The banks were expecting to collect the interests within the end of Ashad (mid-July). However, Nepal Rastra Bank announced that the loan payment period would further be extended under the monetary policy after which, the debtors didn’t pay the loan and the interest that they owed to the banks. As a result, other indicators of the financial statements also had to suffer.

Banks mostly invest on the industrial sector by providing them with loans. They had also increased their investments in the tourism sector due to the tourism year (Visit Nepal 2020). Banks are currently not in a position to recover these loans because of the impact of the lockdown on the tourism sector.

Furthermore, there have been no income from the Letter of Credit (LC) transactions and foreign currency exchange. Bankers stated that the income of banks have decreased due to these reasons while the expenses remained the same, which ultimately led to a decrease in the profit as well as other indicators.

Bankers say the rate of profit was already not very satisfactory in the beginning of the previous fiscal year. The rate of profit had already shrunk to a single-digit number in the beginning of the year of the same banks that used to earn a double-digit rate of profit in the previous years.

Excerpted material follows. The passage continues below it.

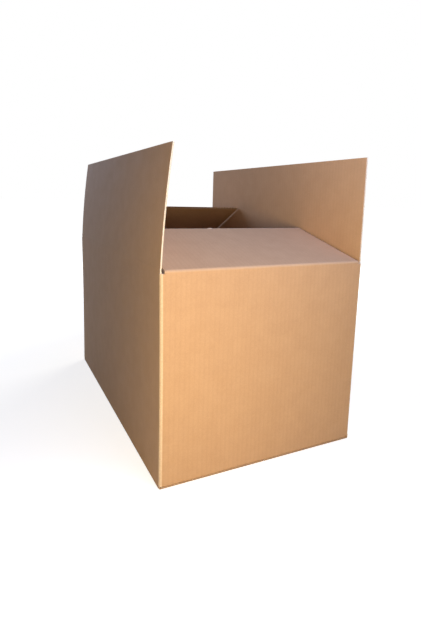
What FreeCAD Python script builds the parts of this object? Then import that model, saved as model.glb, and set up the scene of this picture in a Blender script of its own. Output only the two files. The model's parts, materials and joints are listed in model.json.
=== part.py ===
import FreeCAD, Part
import math
import os

# An open shipping carton, folded from one slotted blank of corrugated board.
# X runs across the end walls, Y along the side walls and Z up from the floor.
# The near end wall is on -Y. All lengths are in millimetres, all angles in degrees.

# Outside sizes of the folded carton, up to its top folds
width = 362.0
length = 582.0
height = 326.0

# The board, and the outside radius of its folds
board = 4.0
bend_radius = 4.5

# Gap between the free edges of two opposite side flaps that lie flat, at the top and
# at the bottom
top_gap = 14.0
bottom_gap = 1.5

# Slots between the flaps: how far a side flap stops short of the end walls, how far an
# end flap stops short of the side walls, and how much more at its free edge on the left
side_slot = 3.0
end_slot = 4.5
end_taper = 3.5

# How far the slots run into the walls, past the top folds and past the bottom folds
slot_nick_top = 5.0
slot_nick_bottom = 1.0

# Glue lap inside the far right corner, and how far it stops short of the slots
lap_width = 35.0
lap_inset = 4.0

# How the open flaps stand: the end flaps rise from level, the left flap leans in from
# upright, more at its free edge than at its foot, and the right flap stands upright
near_rise_angle = 15.0
far_rise_angle = 27.0
left_foot_angle = 2.5
left_tip_angle = 8.0

# How far the fold of a standing side flap bulges out past the wall
fold_bulge = 2.5

# Clearances: under an end flap's round fold, under a side flap's foot, and between the
# bulge of a side flap's fold and the flap when it hangs down outside
end_fold_gap = 0.3
side_fold_gap = 0.5
hang_gap = 0.3

# What follows from those sizes
top_depth = (width - top_gap) / 2
bottom_depth = (width - bottom_gap) / 2
half_board = board / 2
side_x = width / 2
end_y = length / 2
side_flap_length = length - 2 * side_slot
end_flap_width = width - 2 * end_slot
corner_low = board + slot_nick_bottom
corner_high = height - slot_nick_top
end_axis_y = end_y - half_board
end_axis_z = height - half_board
end_wall_top = end_axis_z - half_board - end_fold_gap
side_wall_top = height - side_fold_gap
side_axis_x = side_x + fold_bulge + hang_gap / 2

ORIGIN = FreeCAD.Vector(0, 0, 0)
X = FreeCAD.Vector(1, 0, 0)
Y = FreeCAD.Vector(0, 1, 0)
Z = FreeCAD.Vector(0, 0, 1)


def arc(start, middle, end):
    """An edge that is an arc through three points."""
    return Part.Arc(start, middle, end).toShape()


def line(start, end):
    """A straight edge."""
    return Part.LineSegment(start, end).toShape()


def prism(edges, way):
    """The solid that a closed outline sweeps when it moves straight along a vector."""
    outline = Part.Wire(Part.__sortEdges__(edges))
    return Part.Face(outline).extrude(way)


def rounded_route(points, radius):
    """An open route through the points, with each corner turned by an arc."""
    edges = []
    start = points[0]
    for before, corner, after in zip(points, points[1:], points[2:]):
        back = (before - corner).normalize()
        ahead = (after - corner).normalize()
        tangent_in = corner + back * radius
        tangent_out = corner + ahead * radius
        centre = tangent_in + ahead * radius
        middle = centre + (corner - centre).normalize() * radius
        edges.append(line(start, tangent_in))
        edges.append(arc(tangent_in, middle, tangent_out))
        start = tangent_out
    edges.append(line(start, points[-1]))
    return Part.Wire(edges)


def wall_strip(points, low, high):
    """Board standing on edge along a route of its middle, folded at the route's corners."""
    route = rounded_route(points, bend_radius - half_board)
    route.translate(Z * low)
    start = points[0] + Z * low
    along = (points[1] - points[0]).normalize()
    across = along.cross(Z) * half_board
    rise = Z * (high - low)
    corners = [start - across, start + across, start + across + rise, start - across + rise]
    section = Part.makePolygon(corners + corners[:1])
    return route.makePipeShell([section], True, True)


def walls():
    """The band of four walls, and its glue lap, tucked inside the far right corner."""
    mid_x = side_x - half_board
    mid_y = end_y - half_board
    lap_x = mid_x - board
    lap_tip_y = end_y - bend_radius - lap_width
    shoulder_y = end_y - bend_radius - lap_inset
    route = [
        FreeCAD.Vector(mid_x, end_y, 0),
        FreeCAD.Vector(mid_x, -mid_y, 0),
        FreeCAD.Vector(-mid_x, -mid_y, 0),
        FreeCAD.Vector(-mid_x, mid_y, 0),
        FreeCAD.Vector(lap_x, mid_y, 0),
        FreeCAD.Vector(lap_x, shoulder_y, 0),
    ]
    band = wall_strip(route, corner_low, corner_high)
    lap_low = corner_low + lap_inset
    lap_height = corner_high - lap_inset - lap_low
    lap_corner = FreeCAD.Vector(lap_x - half_board, lap_tip_y, lap_low)
    lap = Part.makeBox(board, shoulder_y - lap_tip_y, lap_height, lap_corner)
    return [band, lap]


def side_panel():
    """The left wall between its slots, folded under into the outer left bottom flap."""
    outer = -side_x
    inner = outer + board
    edge = outer + bottom_depth
    centre = FreeCAD.Vector(outer + bend_radius, 0, bend_radius)
    inner_radius = bend_radius - board
    slant = FreeCAD.Vector(-1, 0, -1).normalize()
    start_y = -side_flap_length / 2
    edges = [
        line(FreeCAD.Vector(outer, 0, side_wall_top), FreeCAD.Vector(outer, 0, bend_radius)),
        arc(
            FreeCAD.Vector(outer, 0, bend_radius),
            centre + slant * bend_radius,
            FreeCAD.Vector(outer + bend_radius, 0, 0),
        ),
        line(FreeCAD.Vector(outer + bend_radius, 0, 0), FreeCAD.Vector(edge, 0, 0)),
        line(FreeCAD.Vector(edge, 0, 0), FreeCAD.Vector(edge, 0, board)),
        line(FreeCAD.Vector(edge, 0, board), FreeCAD.Vector(outer + bend_radius, 0, board)),
        arc(
            FreeCAD.Vector(outer + bend_radius, 0, board),
            centre + slant * inner_radius,
            FreeCAD.Vector(inner, 0, bend_radius),
        ),
        line(FreeCAD.Vector(inner, 0, bend_radius), FreeCAD.Vector(inner, 0, side_wall_top)),
        line(FreeCAD.Vector(inner, 0, side_wall_top), FreeCAD.Vector(outer, 0, side_wall_top)),
    ]
    panel = prism(edges, Y * side_flap_length)
    panel.translate(Y * start_y)
    return panel


def end_flap_plan(fold_y, free_y, low):
    """A flat end flap, cut a little out of square: its left edge runs in to its free edge."""
    edge_x = end_flap_width / 2
    corners = [
        FreeCAD.Vector(-edge_x, fold_y, low),
        FreeCAD.Vector(edge_x, fold_y, low),
        FreeCAD.Vector(edge_x, free_y, low),
        FreeCAD.Vector(end_taper - edge_x, free_y, low),
    ]
    outline = Part.makePolygon(corners + corners[:1])
    return Part.Face(outline).extrude(Z * board)


def end_panel():
    """The near wall between its slots, and the inner bottom flap that it folds into."""
    outer = -end_y
    inner = outer + board
    root = outer + bend_radius
    centre = FreeCAD.Vector(0, root, board + bend_radius)
    inner_radius = bend_radius - board
    slant = FreeCAD.Vector(0, -1, -1).normalize()
    fold_z = board + bend_radius
    edges = [
        line(FreeCAD.Vector(0, outer, end_wall_top), FreeCAD.Vector(0, outer, fold_z)),
        arc(
            FreeCAD.Vector(0, outer, fold_z),
            centre + slant * bend_radius,
            FreeCAD.Vector(0, root, board),
        ),
        line(FreeCAD.Vector(0, root, board), FreeCAD.Vector(0, root, 2 * board)),
        arc(
            FreeCAD.Vector(0, root, 2 * board),
            centre + slant * inner_radius,
            FreeCAD.Vector(0, inner, fold_z),
        ),
        line(FreeCAD.Vector(0, inner, fold_z), FreeCAD.Vector(0, inner, end_wall_top)),
        line(FreeCAD.Vector(0, inner, end_wall_top), FreeCAD.Vector(0, outer, end_wall_top)),
    ]
    wall = prism(edges, X * end_flap_width)
    wall.translate(X * (-end_flap_width / 2))
    flap = end_flap_plan(root, outer + bottom_depth, board)
    return [wall, flap]


def carton_body():
    """Four walls, glue lap and four bottom flaps, glued and folded from one sheet."""
    band, lap = walls()
    sides = [side_panel()]
    sides.append(sides[0].mirror(ORIGIN, X))
    ends = end_panel()
    ends.extend([piece.mirror(ORIGIN, Y) for piece in end_panel()])
    return band.multiFuse([lap] + sides + ends).removeSplitter()


def end_flap(rise):
    """The near top flap, round at its fold, raised about the middle of that fold."""
    reach = top_depth - half_board
    plate = end_flap_plan(0, reach, -half_board)
    fold = Part.makeCylinder(half_board, end_flap_width, X * (-end_flap_width / 2), X)
    flap = plate.fuse(fold).removeSplitter()
    flap.rotate(ORIGIN, X, rise)
    flap.translate(FreeCAD.Vector(0, -end_axis_y, end_axis_z))
    return flap


def left_flap():
    """The left side flap, bowed a little, standing on its fold and leaning in."""
    foot_lean = math.radians(left_foot_angle)
    tip_lean = math.radians(left_tip_angle)
    bow_radius = top_depth / (tip_lean - foot_lean)
    foot_offset = side_axis_x - side_x - fold_bulge + half_board

    def point(share, offset):
        """A point at a share of the flap's depth, offset inward from its middle."""
        lean = foot_lean + share * (tip_lean - foot_lean)
        across = foot_offset * math.cos(foot_lean)
        drop = foot_offset * math.sin(foot_lean)
        inward = bow_radius * (math.cos(foot_lean) - math.cos(lean)) + offset * math.cos(lean)
        upward = bow_radius * (math.sin(lean) - math.sin(foot_lean)) - offset * math.sin(lean)
        return FreeCAD.Vector(-side_axis_x + across + inward, 0, height - drop + upward)

    edges = [
        arc(point(0, -half_board), point(0.5, -half_board), point(1, -half_board)),
        line(point(1, -half_board), point(1, half_board)),
        arc(point(1, half_board), point(0.5, half_board), point(0, half_board)),
        line(point(0, half_board), point(0, -half_board)),
    ]
    flap = prism(edges, Y * side_flap_length)
    flap.translate(Y * (-side_flap_length / 2))
    return flap


def right_flap():
    """The right side flap, flat and upright on its fold."""
    corner = FreeCAD.Vector(side_x + fold_bulge - board, -side_flap_length / 2, height)
    return Part.makeBox(board, side_flap_length, top_depth, corner)


parts = {
    "carton_body": carton_body(),
    "left_flap": left_flap(),
    "right_flap": right_flap(),
    "near_flap": end_flap(near_rise_angle),
    "far_flap": end_flap(far_rise_angle).mirror(ORIGIN, Y),
}

os.makedirs("parts", exist_ok=True)
for name, shape in parts.items():
    shape.exportStep("parts/" + name + ".step")
    print(name, len(shape.Solids), "solid", round(shape.Volume), "mm3", shape.isValid())
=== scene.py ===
import json
import math

import bpy
from bpy.props import FloatProperty, FloatVectorProperty, IntProperty, PointerProperty
from mathutils import Matrix, Vector


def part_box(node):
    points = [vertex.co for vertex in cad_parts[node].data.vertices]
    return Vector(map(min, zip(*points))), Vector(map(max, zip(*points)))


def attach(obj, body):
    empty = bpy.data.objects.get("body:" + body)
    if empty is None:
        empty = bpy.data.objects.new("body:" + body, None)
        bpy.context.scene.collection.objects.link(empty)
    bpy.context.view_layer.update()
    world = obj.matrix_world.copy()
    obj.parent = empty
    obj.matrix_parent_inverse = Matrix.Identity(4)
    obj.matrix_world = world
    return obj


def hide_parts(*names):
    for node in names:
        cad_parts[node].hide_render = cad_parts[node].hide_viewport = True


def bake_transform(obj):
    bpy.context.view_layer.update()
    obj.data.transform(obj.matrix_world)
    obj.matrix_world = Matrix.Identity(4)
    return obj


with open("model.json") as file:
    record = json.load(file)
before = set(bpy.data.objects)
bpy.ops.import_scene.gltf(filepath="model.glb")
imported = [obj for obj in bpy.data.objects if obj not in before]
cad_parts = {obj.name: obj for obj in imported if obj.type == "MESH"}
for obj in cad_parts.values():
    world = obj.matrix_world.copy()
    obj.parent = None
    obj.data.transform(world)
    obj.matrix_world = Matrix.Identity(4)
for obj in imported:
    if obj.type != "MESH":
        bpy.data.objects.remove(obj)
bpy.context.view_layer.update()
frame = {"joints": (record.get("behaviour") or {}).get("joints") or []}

bl_info = {
    "name": "Open cardboard box",
    "version": (1, 0, 0),
    "blender": (4, 5, 0),
    "location": "3D View > Sidebar > Carton",
    "description": "Folds an open shipping carton from corrugated board around its packed frame",
    "category": "Add Mesh",
}

# One shared frame: X runs across the end walls, Y along the side walls, Z up from the floor.
LOW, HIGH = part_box("carton_body")
FLAP_LOW, FLAP_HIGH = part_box("near_flap")
SIDE_LOW, SIDE_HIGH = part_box("right_flap")
HINGES = {joint["name"]: Vector(joint["pos_m"]) for joint in frame["joints"]}
FOLD_HEIGHT = HINGES["right_flap_fold"].z
UP = Vector((0, 0, 1))
INWARD_TURN = Vector((-1, 0, 0))

# How near a point lies to a place to count as there, in metres: exactly on it, in one row of a
# mesh, anywhere across a board's end, and behind the face of a fold.
EXACT = 1e-5
SAME_ROW = 0.0002
END_REACH = 0.0045
FOLD_REACH = 0.006

# Share of a fold's turn at each of its ends that isn't marked pale.
FOLD_MARGIN = 0.04
# How pale the liner is marked at the walls' corners and the end flaps' folds, up to 1: stretched
# paper, and painted highlight on the rounded folds and corners.
CORNER_WEAR_AND_HIGHLIGHT = 1.0
END_FOLD_WEAR_AND_HIGHLIGHT = 0.2

# Rows of faces across a scored crease, along a bowed flap, and up the walls.
CREASE_ROWS = 4
BOW_ROWS = 8
WALL_ROWS = 12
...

However, they noted that the profits might become negative by the end of this fiscal year.

The Chief Executive Officer (CEO) of Nabil Bank Anil Keshari Shah said that the lockdown has greatly affected the banking sector in a small period of time. He believed that the extension of the loan payment period and the decrease in the interest rates were the reasons for the decrease in the profits of banks.

“Rastra Bank directed the banks to reduce their interests on loan but not on deposits. In addition to this, the expenses related to salary of the employees, operating costs remained the same,” he said, adding, “We had to face expenses like these in the fourth quarter with no income. As a result, our annual financial statements got affected.” He added that the financial statements of Nabil Bank needs to be looked at positively despite the decrease in profits.

He explained that the banks need to focus more on making their financial statements instead of focusing on the profits. “If we become profit-centric now, we may have to face another challenge again. That’s why we need to move forward with policies that reduce the operating cost and protects the customers.”

Surendra Bhandari, the Chief Executive Officer (CEO) of Kumari Bank said that the profit and the distributable profit of Kumari Bank has decreased.

“Acquisition of Deva Bikash Bank has not impacted Kumari Bank as much as we had thought it would,” he said, “It is very much evident that the profit of all of the banks have decreased in the last fiscal year. This is seen in the financial statements of the banks that have been published so far. All of the banks are facing a common challenge right now.”

 Gunakar Bhatta, the spokesperson for Nepal Rastra Bank, said that the banking sector will get revived quickly if the economic activities resume in the coming days. “The banks have made a huge sacrifice right now. Many policies introduced by the Nepal Rastra Bank have made things easier for them,” he said, “If the economic activities keep going in this rate, the banks will get revived in no time.”